# [Stated exercise]
Will you repeat only the lines beginning at the one that mentions "Model this object" and ending at the one that mentions "from math import cos, pi, sin, sqrt", both of them included, exactly?

# [Records provided]
╔══

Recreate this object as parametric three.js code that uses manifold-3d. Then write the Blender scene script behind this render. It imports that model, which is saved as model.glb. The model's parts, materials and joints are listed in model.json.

╚══
╔══

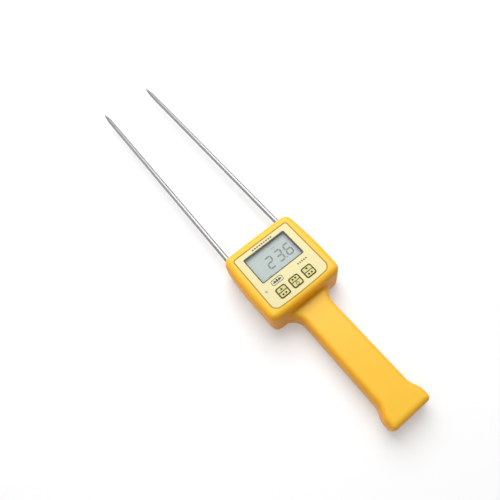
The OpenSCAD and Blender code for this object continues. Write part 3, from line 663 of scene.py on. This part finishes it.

╚══
╔══

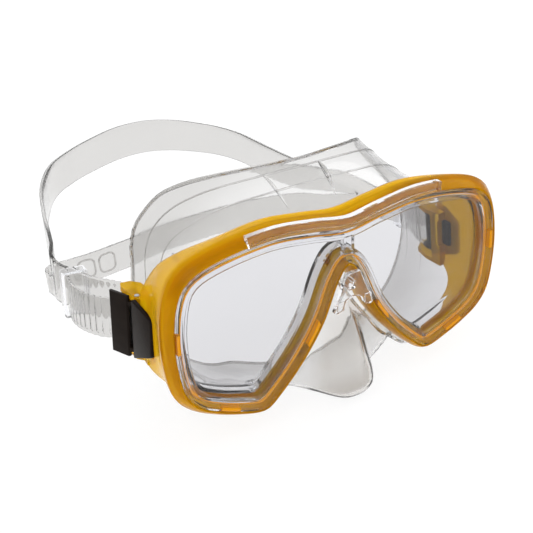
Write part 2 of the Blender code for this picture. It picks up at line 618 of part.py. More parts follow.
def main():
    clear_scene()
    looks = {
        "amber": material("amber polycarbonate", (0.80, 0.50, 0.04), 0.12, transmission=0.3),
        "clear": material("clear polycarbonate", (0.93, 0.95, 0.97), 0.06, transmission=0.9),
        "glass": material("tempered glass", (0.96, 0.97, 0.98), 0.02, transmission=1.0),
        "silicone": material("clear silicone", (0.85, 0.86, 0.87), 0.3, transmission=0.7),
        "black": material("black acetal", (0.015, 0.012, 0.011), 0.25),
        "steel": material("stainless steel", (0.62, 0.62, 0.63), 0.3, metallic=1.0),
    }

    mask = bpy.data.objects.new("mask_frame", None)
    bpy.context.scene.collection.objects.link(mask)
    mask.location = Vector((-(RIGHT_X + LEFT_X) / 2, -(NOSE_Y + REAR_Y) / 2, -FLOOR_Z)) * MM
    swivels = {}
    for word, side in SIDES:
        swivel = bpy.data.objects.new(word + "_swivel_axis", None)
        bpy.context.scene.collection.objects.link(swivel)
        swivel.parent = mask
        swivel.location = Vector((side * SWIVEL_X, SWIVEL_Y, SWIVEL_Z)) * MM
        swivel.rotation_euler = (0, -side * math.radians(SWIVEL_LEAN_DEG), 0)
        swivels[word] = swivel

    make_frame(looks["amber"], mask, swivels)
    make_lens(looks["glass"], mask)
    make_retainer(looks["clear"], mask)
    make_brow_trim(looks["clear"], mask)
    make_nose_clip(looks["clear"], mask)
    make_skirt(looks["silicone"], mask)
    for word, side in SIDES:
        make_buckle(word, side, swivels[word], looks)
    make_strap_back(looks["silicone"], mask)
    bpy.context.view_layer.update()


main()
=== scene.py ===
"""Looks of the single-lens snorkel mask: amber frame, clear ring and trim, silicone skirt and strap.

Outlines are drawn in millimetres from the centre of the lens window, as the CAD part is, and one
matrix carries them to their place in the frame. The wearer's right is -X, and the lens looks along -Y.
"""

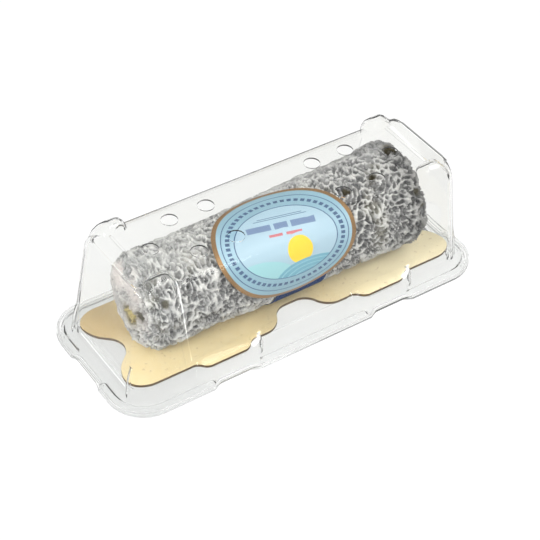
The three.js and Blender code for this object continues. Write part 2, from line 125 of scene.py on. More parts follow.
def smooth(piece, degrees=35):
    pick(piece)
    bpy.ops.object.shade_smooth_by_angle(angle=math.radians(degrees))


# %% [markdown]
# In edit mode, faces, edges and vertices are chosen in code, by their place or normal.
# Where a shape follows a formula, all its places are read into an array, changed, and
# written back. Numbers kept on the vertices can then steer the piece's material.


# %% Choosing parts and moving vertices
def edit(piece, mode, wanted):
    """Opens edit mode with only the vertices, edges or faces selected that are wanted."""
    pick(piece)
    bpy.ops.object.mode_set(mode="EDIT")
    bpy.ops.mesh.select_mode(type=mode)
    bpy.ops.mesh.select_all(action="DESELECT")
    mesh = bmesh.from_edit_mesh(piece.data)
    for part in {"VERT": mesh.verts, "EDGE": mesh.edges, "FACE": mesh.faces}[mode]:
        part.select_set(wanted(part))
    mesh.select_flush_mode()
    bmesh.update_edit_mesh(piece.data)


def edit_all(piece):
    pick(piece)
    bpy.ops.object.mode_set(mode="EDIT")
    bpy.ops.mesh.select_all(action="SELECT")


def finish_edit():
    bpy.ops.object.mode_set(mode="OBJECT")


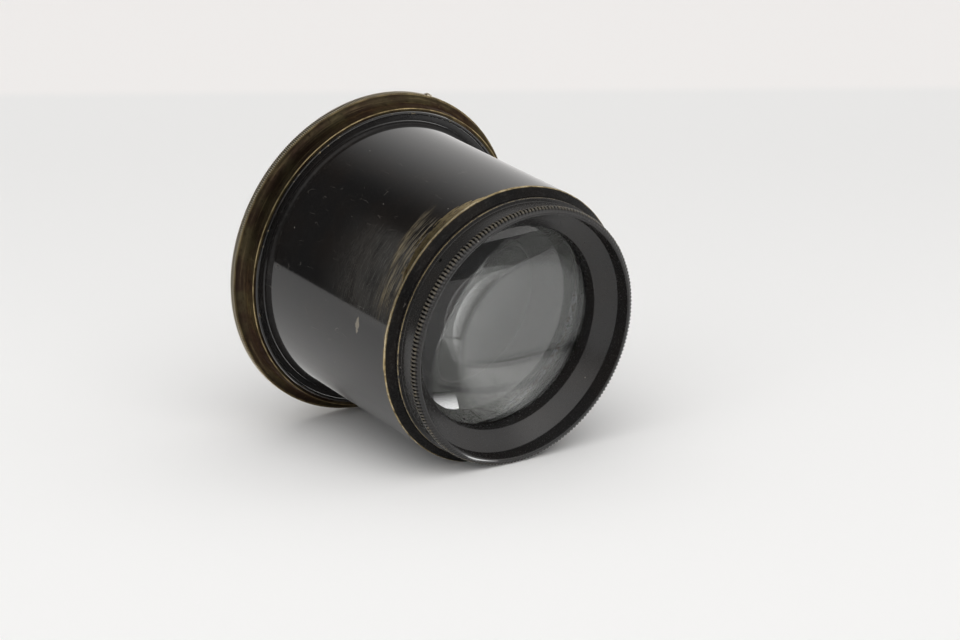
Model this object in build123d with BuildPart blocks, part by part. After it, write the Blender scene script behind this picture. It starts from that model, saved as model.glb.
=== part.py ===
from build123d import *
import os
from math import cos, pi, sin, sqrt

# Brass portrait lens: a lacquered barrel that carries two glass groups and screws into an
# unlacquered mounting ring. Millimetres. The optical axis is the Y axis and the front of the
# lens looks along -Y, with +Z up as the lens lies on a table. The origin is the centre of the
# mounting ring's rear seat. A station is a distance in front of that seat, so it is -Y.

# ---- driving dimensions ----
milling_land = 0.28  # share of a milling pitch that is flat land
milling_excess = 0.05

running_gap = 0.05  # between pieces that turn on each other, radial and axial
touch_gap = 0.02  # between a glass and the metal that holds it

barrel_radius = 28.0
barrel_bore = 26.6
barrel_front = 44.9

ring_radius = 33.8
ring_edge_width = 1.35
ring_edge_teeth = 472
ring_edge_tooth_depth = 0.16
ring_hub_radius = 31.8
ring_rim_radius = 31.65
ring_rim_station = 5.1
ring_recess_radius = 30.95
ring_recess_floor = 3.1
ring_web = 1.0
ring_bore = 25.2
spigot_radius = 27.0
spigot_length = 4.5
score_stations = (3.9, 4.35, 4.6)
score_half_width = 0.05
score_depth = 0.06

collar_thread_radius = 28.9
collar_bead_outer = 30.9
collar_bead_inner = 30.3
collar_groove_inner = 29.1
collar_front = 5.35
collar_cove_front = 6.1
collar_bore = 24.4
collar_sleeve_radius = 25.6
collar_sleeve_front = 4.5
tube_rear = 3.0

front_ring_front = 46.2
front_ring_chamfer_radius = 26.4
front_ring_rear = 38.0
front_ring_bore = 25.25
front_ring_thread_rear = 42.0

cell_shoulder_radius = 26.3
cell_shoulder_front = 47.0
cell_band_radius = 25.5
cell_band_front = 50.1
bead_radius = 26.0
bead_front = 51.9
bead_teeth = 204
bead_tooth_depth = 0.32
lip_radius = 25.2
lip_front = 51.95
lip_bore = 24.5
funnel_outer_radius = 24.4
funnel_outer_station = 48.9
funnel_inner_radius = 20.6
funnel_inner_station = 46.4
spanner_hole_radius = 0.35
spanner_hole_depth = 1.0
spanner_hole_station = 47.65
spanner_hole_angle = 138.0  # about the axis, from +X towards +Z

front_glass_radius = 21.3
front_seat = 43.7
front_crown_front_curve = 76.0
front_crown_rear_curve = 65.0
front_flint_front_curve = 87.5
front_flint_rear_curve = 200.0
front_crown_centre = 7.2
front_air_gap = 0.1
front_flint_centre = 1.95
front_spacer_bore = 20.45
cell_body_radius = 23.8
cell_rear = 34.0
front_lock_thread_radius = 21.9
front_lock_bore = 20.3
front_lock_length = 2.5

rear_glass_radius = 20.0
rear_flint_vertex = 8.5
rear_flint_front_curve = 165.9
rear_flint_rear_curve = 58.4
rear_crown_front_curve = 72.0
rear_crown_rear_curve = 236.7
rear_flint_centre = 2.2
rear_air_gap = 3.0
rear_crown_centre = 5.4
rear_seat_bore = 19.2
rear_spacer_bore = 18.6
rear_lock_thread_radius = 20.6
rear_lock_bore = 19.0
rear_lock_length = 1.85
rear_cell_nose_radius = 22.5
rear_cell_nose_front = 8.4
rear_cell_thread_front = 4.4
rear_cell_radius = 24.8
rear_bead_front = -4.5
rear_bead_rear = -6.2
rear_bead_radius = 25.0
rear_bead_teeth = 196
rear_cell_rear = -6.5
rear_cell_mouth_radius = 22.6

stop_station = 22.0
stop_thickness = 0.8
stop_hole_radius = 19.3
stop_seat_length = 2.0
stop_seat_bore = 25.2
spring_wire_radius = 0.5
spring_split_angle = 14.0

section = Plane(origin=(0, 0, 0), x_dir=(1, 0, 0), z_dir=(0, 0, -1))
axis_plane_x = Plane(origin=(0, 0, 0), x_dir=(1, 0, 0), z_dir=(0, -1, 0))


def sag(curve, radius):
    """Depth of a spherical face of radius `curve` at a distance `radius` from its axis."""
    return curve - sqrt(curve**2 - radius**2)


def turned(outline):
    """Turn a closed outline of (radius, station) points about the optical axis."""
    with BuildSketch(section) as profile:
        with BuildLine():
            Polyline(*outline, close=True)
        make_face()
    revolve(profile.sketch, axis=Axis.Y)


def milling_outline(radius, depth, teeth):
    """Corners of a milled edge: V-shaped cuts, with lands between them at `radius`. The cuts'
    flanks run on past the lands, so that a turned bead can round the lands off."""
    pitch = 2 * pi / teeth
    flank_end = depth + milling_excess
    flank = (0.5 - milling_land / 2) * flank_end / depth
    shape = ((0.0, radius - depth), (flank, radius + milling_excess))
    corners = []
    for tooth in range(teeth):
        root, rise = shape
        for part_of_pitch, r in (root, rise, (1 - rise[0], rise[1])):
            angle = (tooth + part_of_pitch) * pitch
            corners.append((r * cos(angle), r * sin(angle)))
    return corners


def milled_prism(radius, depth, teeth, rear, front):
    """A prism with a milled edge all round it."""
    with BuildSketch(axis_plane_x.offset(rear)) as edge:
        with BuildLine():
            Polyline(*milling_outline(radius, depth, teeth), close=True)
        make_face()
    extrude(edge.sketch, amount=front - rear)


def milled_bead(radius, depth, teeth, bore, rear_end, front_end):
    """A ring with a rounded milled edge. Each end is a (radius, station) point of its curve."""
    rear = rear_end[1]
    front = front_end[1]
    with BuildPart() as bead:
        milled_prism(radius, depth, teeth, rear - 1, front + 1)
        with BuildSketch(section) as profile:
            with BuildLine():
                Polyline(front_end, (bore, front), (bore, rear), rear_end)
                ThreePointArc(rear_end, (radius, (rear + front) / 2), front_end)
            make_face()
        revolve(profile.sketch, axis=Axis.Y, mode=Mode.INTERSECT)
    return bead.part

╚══

# [Problem solution]
Model this object in build123d with BuildPart blocks, part by part. After it, write the Blender scene script behind this picture. It starts from that model, saved as model.glb.
=== part.py ===
from build123d import *
import os
from math import cos, pi, sin, sqrt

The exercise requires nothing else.